Like the Wind

Time: 1 hours 45 minutes
Distance: 20 miles
Average speed: 12.6 MPH
Weather: WINDY
Ride Rating: 3/5

I wanted to do some flat/gentle hills riding last night, in order to see about just getting the mileage in for distance, and not worry about speed so much as consistency. After we both got home, we loaded the bikes up onto the car, and drove to Cherry Creek State Park. First of all, neither of us had ever been there, and had no clue where was the best place to get on the trail, park the car, or anything. So, we headed to a bike shop right next to the park, which happened to have an access trail and let us park our car right there. Since we were there to ride, rather than shop, that was quite nice of them. I’ll have to make a point to check them out next time I’m around that area as a thank you (since I can’t seem to ever walk into a bike shop without spending at least $100).

We got on the bikes, and headed into the park. Since this was our first time, we also didn’t know anything about the trails. There are many many many trails in Cherry Creek State Park….but not all of them are suitable for road bikes. I had tried to plan ahead by looking at the trails map, but that was still quite confusing without being on the ground and having a sense of the space. So, we just hopped on our bikes and went in for the ride.

First, it was very difficult to figure out a way all the way around the dam while staying in the park, so we ended up doing 3/4 loops back and forth. Second, due to the doubts about the path, the stops and starts, and the strange turns, we also ended up going a lot slower than we wanted to, and covering less distance than I had wanted to get for the evening. And third…the wind.

God. The wind. It was a steady 25 MPH with gusts up to 35 MPH, and it was variable in direction, so you would be plugging along with a nice tailwind for a while, then suddenly a headwind would bear down and you, and your 25 MPH pace would grind to a mind-numbing 9 MPH. I am not even kidding. I had no strength for this fight. And after about 45 minutes of confusion, disorientation, very bumpy roads, and the non-stop pressure from the wind, I was even more cranky than I had been at the beginning of the ride. I had wanted to ride a moderately fast pace for a constant level of exercise and see if I could get in 45 miles. That wasn’t happening at all.

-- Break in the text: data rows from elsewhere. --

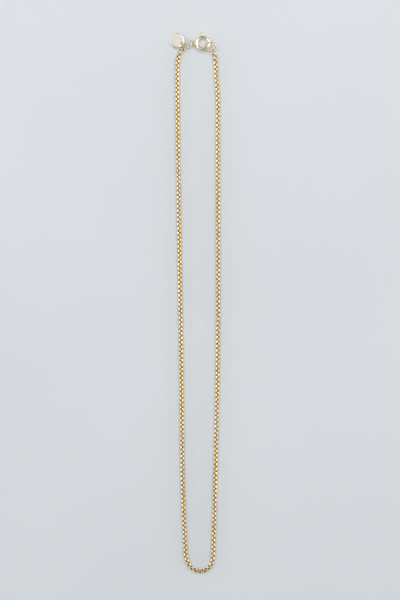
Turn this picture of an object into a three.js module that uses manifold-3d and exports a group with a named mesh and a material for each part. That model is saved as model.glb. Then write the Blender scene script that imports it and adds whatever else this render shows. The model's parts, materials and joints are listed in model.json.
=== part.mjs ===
// Box-chain necklace with a spring ring clasp and a round tag, lying closed on a flat surface.
// Millimetres, +Z up. X runs across the two strands, Y runs from the drop of the loop to the clasp.
import * as THREE from 'three';
import { mergeVertices } from 'three/addons/utils/BufferGeometryUtils.js';
import Module from 'manifold-3d';

const wasm = await Module();
wasm.setup();

// ---- Chain ----
const CHAIN_WIDTH = 1.5; // across the flats of a strand
const CHAIN_GAP = 0.3; // between the ends of neighbouring lengths of chain
const LENGTHS_PER_STRAND = 20;
const FIRST_STATION = -100; // Y of the lowest crossing line
const STATION_STEP = 10.2; // between crossing lines
const LAYING_HEIGHT = CHAIN_WIDTH / 2; // height of a strand's middle above the surface

// Middle of each strand, as X at a given Y, from the drop upward.
const LEFT_STRAND = [
  [-3.95, -103], [-4.45, -92], [-4.9, -81], [-5.3, -60], [-5.5, -40],
  [-6.1, 2], [-6.75, 44], [-7.35, 85.5], [-7.4, 96],
];
const RIGHT_STRAND = [
  [7.65, -103], [8.05, -92], [8.3, -81], [8.8, -60], [9.3, -40],
  [9.65, -19], [9.7, 2], [9.65, 44], [9.6, 65], [9.6, 85.5], [8.85, 96],
];
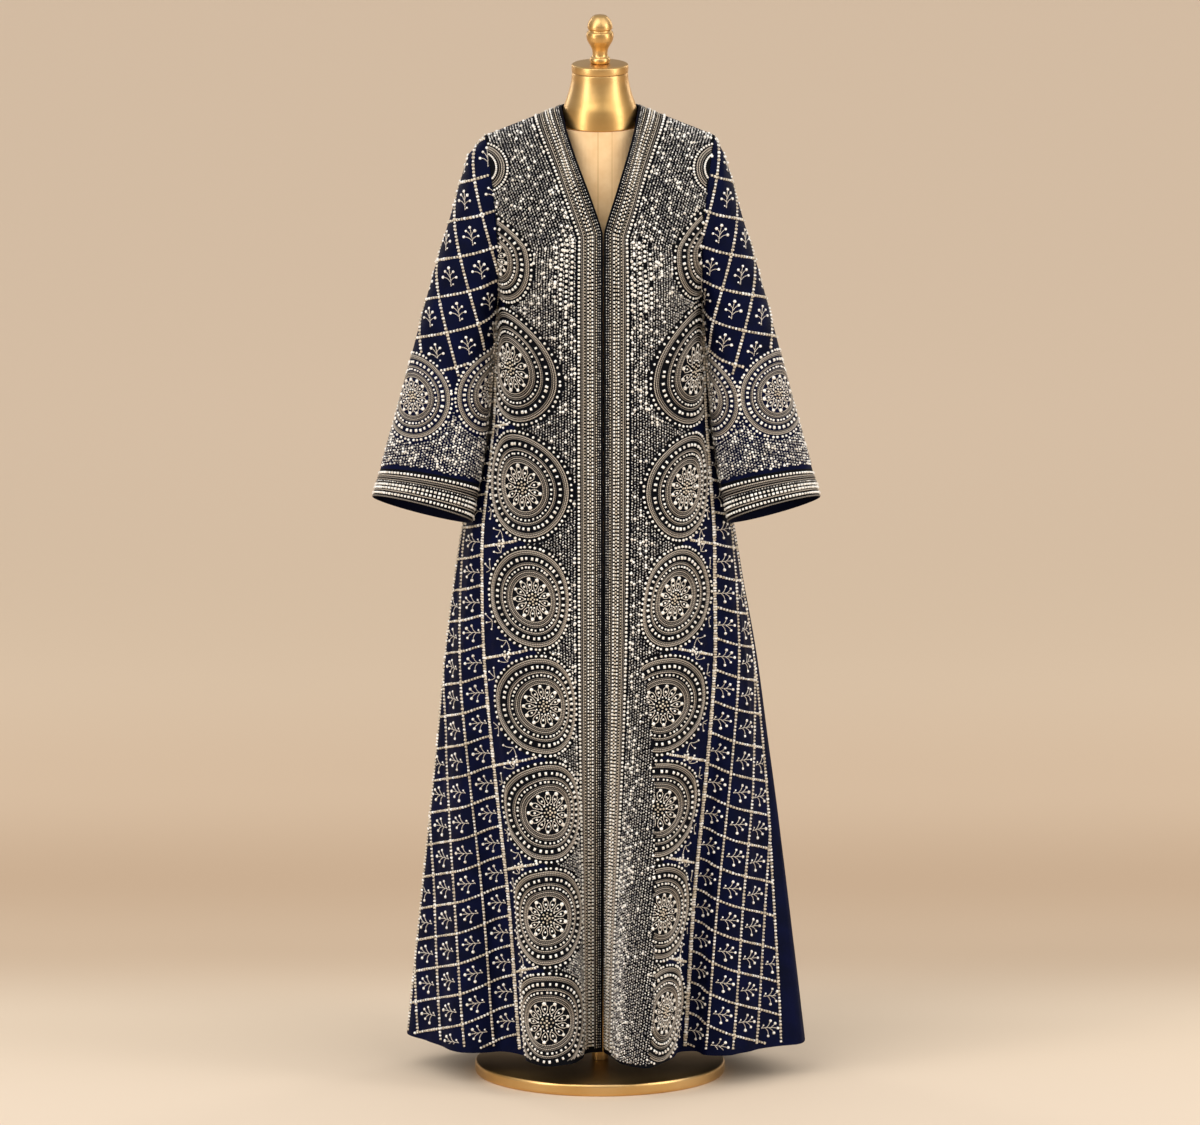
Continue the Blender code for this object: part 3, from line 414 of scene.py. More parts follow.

At that point, though, I had a choice. I could quit. I could be miserable and push on. Or, I could just accept that this was not the ride I had planned, but it was still a ride. I went with the latter option, and got in another hour. We explored the area, went slower than normal, and yet still were able to get in a few swift runs when blocked from the wind. My max speed was around 29, which is pretty good considering that it was not on a downhill – that was just on a flat…I pushed that speed out.

The lesson here is acceptance. It’s one I need to learn, and will learn over, and over, and over. It’s about acceptance of what your body can do, what your wallet can do, what your mind can do, and what your heart can do. My body was not able to overpower the wind last night. So I didn’t fight it. My body can only hold crow pose for about 30 seconds before I start to weaken and lose my balance. My knees can’t always handle 3 1/2″ heels for a full day with lots of stair climbing. These are things I have to accept. They won’t always be true, or maybe they will. I have the ability to try to change them, either by making the work/yoga/cycling/physical therapy a priority, or I can say “My existence doesn’t rest on my ability to do X.”

I’m going to work on the acceptance part, because my personality has always been “go big or go home.” This had led to risk taking that is sometimes good (grad school!) and risk taking that is bad (jumping a railing on roller blades and crashing, with a busted knee as a result) and sometimes, not even taking a risk, but staying in one place to be so steadfast and with a level of patience that would even wear a saint out, or melt a glacier. In some says, I just have to say “This is not the way I expected things to be, but this is the way things are now.” And that is ok.